• PROVIDED MATERIAL:
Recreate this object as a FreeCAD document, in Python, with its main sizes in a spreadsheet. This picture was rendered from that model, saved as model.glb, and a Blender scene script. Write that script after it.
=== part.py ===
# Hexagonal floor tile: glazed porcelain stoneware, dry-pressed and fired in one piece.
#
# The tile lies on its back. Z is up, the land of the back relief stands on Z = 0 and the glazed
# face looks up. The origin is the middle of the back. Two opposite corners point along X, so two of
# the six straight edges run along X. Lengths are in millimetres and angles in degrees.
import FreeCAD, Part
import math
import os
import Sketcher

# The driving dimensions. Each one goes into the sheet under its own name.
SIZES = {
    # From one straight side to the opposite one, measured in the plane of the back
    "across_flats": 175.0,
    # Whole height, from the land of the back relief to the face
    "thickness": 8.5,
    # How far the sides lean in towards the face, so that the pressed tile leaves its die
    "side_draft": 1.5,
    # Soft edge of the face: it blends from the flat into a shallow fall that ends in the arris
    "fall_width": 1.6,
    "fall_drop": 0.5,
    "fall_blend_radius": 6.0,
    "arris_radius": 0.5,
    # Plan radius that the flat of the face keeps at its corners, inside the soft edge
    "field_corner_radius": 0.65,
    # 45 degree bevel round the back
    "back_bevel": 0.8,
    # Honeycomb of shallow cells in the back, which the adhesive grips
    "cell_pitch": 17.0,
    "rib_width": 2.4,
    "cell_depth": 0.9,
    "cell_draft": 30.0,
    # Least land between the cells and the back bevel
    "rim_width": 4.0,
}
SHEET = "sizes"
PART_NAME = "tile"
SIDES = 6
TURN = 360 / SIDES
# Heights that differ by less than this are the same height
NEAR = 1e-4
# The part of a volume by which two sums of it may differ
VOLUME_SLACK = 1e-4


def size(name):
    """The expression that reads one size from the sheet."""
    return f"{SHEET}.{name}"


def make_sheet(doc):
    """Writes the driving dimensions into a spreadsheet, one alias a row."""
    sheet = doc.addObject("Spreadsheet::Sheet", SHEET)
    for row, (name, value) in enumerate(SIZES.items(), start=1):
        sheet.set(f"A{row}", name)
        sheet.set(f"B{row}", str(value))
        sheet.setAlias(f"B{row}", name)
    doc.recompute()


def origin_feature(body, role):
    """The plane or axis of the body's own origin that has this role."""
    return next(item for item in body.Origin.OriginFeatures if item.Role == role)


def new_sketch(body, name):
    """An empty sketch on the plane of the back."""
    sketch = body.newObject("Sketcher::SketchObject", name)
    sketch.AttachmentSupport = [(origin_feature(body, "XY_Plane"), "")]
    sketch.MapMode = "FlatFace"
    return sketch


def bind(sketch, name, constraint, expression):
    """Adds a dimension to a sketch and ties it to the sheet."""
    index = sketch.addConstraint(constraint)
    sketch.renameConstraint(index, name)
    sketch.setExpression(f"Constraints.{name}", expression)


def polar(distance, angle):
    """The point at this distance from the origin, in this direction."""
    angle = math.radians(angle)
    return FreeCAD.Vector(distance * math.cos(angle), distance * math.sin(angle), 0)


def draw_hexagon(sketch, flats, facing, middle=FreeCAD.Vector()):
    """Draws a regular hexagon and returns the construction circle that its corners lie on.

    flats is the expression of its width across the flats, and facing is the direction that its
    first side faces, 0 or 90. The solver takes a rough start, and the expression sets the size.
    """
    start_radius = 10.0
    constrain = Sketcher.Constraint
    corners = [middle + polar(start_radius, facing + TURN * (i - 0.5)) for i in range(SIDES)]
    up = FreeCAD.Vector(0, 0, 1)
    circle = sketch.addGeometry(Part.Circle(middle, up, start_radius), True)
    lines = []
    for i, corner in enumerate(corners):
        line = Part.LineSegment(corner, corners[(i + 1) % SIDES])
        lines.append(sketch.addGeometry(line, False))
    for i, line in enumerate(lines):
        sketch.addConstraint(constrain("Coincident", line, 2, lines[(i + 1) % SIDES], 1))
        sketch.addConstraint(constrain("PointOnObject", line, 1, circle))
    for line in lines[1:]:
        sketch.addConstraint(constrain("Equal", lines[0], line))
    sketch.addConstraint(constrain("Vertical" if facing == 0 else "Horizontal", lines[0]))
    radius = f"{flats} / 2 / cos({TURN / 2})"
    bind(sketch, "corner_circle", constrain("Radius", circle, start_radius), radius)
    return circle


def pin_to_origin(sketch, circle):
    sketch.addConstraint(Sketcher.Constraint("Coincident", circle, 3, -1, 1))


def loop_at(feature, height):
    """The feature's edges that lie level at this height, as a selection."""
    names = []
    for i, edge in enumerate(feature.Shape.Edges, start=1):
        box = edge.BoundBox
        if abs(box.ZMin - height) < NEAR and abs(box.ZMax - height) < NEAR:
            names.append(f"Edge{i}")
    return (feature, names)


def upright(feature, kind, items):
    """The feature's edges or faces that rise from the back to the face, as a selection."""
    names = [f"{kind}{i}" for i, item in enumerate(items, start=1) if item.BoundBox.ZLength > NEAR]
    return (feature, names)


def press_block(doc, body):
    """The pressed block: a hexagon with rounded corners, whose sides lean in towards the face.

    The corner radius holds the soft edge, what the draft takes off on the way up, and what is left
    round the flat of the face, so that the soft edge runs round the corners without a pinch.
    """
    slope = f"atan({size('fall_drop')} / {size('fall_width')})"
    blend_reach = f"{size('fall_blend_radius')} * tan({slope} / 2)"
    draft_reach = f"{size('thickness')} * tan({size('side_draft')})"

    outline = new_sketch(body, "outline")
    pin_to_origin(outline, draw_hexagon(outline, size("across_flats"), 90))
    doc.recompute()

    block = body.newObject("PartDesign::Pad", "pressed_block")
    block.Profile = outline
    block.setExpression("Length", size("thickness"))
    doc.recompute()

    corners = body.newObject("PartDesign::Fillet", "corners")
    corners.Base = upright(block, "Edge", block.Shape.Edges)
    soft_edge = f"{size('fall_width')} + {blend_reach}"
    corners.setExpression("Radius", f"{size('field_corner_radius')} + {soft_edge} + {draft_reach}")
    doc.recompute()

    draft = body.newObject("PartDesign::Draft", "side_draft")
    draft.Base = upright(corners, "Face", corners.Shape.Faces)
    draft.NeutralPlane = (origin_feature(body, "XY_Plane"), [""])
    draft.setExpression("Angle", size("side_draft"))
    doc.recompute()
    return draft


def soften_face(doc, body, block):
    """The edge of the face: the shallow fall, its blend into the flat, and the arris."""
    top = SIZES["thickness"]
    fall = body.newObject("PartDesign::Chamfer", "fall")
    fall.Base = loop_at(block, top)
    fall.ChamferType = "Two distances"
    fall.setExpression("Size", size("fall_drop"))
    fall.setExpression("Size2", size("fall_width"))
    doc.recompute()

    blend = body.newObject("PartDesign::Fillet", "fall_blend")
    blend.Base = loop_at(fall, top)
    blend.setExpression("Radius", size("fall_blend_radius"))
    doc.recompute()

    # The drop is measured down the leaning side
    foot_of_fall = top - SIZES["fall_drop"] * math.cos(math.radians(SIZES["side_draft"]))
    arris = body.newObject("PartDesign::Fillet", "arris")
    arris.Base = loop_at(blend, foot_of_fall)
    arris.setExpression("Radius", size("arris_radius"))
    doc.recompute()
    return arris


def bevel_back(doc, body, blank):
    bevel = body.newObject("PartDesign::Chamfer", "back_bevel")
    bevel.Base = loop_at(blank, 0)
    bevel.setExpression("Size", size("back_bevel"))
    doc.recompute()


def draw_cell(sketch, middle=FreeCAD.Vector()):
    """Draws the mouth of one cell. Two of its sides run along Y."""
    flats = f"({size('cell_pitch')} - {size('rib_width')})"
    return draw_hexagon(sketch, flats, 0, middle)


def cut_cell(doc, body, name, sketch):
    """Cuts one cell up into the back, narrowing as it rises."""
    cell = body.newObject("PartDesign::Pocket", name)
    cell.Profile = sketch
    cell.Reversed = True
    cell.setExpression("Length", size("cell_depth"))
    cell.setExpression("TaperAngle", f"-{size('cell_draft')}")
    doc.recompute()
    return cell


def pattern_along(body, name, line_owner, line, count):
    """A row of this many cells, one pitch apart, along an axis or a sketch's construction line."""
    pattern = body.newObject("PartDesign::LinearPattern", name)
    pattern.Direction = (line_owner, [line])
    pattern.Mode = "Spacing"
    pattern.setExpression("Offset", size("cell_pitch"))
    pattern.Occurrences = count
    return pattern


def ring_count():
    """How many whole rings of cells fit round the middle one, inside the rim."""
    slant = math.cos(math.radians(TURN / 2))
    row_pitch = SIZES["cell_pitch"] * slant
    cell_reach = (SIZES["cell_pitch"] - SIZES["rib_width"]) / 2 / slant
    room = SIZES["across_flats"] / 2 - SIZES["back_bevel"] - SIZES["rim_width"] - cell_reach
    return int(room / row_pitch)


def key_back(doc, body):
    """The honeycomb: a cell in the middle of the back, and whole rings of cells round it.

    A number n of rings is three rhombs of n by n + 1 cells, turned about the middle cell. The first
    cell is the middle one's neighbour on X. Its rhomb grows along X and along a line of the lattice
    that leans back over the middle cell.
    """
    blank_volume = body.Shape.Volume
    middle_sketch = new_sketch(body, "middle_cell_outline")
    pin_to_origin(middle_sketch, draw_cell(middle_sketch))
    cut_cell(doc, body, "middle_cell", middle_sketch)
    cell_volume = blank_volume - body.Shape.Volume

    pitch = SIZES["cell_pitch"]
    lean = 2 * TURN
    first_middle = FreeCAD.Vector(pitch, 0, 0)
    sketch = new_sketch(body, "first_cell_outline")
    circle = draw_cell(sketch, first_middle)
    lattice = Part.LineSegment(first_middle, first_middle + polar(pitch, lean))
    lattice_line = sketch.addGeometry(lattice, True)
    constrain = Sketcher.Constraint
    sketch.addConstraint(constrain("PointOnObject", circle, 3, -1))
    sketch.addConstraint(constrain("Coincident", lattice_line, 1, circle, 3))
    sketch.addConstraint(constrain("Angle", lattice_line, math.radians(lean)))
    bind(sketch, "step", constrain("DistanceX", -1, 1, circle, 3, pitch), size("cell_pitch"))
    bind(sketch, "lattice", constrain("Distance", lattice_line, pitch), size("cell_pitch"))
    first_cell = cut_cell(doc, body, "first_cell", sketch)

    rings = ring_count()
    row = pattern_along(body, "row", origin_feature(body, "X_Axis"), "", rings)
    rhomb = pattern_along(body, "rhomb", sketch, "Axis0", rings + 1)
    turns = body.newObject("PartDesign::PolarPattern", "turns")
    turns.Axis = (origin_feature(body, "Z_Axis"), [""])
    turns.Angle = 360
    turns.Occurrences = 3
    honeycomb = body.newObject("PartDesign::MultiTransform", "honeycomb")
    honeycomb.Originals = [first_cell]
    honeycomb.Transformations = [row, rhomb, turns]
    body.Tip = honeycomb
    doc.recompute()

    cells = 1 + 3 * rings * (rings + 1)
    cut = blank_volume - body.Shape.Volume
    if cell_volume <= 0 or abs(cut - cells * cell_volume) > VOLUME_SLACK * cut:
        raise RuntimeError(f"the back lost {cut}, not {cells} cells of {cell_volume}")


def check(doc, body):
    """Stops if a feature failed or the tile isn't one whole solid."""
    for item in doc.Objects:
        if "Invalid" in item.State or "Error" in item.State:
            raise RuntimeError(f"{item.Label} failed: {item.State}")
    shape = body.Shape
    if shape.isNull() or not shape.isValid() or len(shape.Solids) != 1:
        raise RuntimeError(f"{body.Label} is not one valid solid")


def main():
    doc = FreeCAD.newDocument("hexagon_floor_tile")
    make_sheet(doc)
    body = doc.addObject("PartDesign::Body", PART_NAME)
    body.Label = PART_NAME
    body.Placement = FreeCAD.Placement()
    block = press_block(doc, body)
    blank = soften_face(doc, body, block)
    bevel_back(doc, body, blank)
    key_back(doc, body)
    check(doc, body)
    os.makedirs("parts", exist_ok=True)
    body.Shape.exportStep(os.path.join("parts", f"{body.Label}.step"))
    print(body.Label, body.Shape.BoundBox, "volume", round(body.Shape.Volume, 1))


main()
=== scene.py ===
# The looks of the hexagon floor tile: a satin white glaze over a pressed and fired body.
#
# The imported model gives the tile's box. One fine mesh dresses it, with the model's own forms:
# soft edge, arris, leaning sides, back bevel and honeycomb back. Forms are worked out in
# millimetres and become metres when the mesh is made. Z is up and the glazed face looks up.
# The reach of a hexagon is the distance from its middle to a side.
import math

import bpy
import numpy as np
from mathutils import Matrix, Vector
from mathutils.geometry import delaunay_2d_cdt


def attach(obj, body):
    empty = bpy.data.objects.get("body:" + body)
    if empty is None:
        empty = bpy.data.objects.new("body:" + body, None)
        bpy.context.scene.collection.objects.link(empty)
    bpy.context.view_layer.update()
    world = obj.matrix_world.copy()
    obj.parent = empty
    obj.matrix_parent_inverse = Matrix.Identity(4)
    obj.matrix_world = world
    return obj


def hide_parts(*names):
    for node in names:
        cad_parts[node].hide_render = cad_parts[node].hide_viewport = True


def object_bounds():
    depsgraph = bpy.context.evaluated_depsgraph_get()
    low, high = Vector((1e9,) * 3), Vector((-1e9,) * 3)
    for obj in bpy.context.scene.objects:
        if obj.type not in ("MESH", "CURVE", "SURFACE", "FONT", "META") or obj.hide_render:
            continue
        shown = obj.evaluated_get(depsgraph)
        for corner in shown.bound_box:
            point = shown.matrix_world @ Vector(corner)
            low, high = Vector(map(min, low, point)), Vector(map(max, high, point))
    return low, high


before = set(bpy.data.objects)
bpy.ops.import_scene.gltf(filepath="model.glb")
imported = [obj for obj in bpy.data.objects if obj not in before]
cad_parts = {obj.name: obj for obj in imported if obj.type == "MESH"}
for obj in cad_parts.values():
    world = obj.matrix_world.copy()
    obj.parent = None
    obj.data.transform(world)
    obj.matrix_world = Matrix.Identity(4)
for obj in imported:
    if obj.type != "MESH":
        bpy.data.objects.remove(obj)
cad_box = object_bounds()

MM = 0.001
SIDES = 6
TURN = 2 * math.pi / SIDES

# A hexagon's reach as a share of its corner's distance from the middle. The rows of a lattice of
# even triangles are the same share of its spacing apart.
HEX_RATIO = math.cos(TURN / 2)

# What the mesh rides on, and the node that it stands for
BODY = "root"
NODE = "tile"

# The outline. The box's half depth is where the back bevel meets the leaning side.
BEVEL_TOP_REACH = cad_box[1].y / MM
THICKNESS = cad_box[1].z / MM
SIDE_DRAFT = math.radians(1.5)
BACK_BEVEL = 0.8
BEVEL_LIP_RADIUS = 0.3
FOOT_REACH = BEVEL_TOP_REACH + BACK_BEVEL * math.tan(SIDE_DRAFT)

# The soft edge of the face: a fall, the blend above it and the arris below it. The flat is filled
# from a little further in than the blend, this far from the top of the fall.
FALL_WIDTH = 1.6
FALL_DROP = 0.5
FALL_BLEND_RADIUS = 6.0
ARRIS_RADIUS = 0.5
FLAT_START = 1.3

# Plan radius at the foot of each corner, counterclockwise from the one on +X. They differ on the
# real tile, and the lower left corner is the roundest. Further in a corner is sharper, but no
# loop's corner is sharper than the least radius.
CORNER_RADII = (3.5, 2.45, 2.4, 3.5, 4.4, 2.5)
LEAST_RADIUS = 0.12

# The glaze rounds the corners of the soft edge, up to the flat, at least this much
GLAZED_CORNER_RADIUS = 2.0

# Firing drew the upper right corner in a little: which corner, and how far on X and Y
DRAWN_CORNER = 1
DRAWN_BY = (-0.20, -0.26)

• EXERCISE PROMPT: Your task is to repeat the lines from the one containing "return low, high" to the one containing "FLAT_START = 1.3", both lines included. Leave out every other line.

• REPLY:
    return low, high


before = set(bpy.data.objects)
bpy.ops.import_scene.gltf(filepath="model.glb")
imported = [obj for obj in bpy.data.objects if obj not in before]
cad_parts = {obj.name: obj for obj in imported if obj.type == "MESH"}
for obj in cad_parts.values():
    world = obj.matrix_world.copy()
    obj.parent = None
    obj.data.transform(world)
    obj.matrix_world = Matrix.Identity(4)
for obj in imported:
    if obj.type != "MESH":
        bpy.data.objects.remove(obj)
cad_box = object_bounds()

MM = 0.001
SIDES = 6
TURN = 2 * math.pi / SIDES

# A hexagon's reach as a share of its corner's distance from the middle. The rows of a lattice of
# even triangles are the same share of its spacing apart.
HEX_RATIO = math.cos(TURN / 2)

# What the mesh rides on, and the node that it stands for
BODY = "root"
NODE = "tile"

# The outline. The box's half depth is where the back bevel meets the leaning side.
BEVEL_TOP_REACH = cad_box[1].y / MM
THICKNESS = cad_box[1].z / MM
SIDE_DRAFT = math.radians(1.5)
BACK_BEVEL = 0.8
BEVEL_LIP_RADIUS = 0.3
FOOT_REACH = BEVEL_TOP_REACH + BACK_BEVEL * math.tan(SIDE_DRAFT)

# The soft edge of the face: a fall, the blend above it and the arris below it. The flat is filled
# from a little further in than the blend, this far from the top of the fall.
FALL_WIDTH = 1.6
FALL_DROP = 0.5
FALL_BLEND_RADIUS = 6.0
ARRIS_RADIUS = 0.5
FLAT_START = 1.3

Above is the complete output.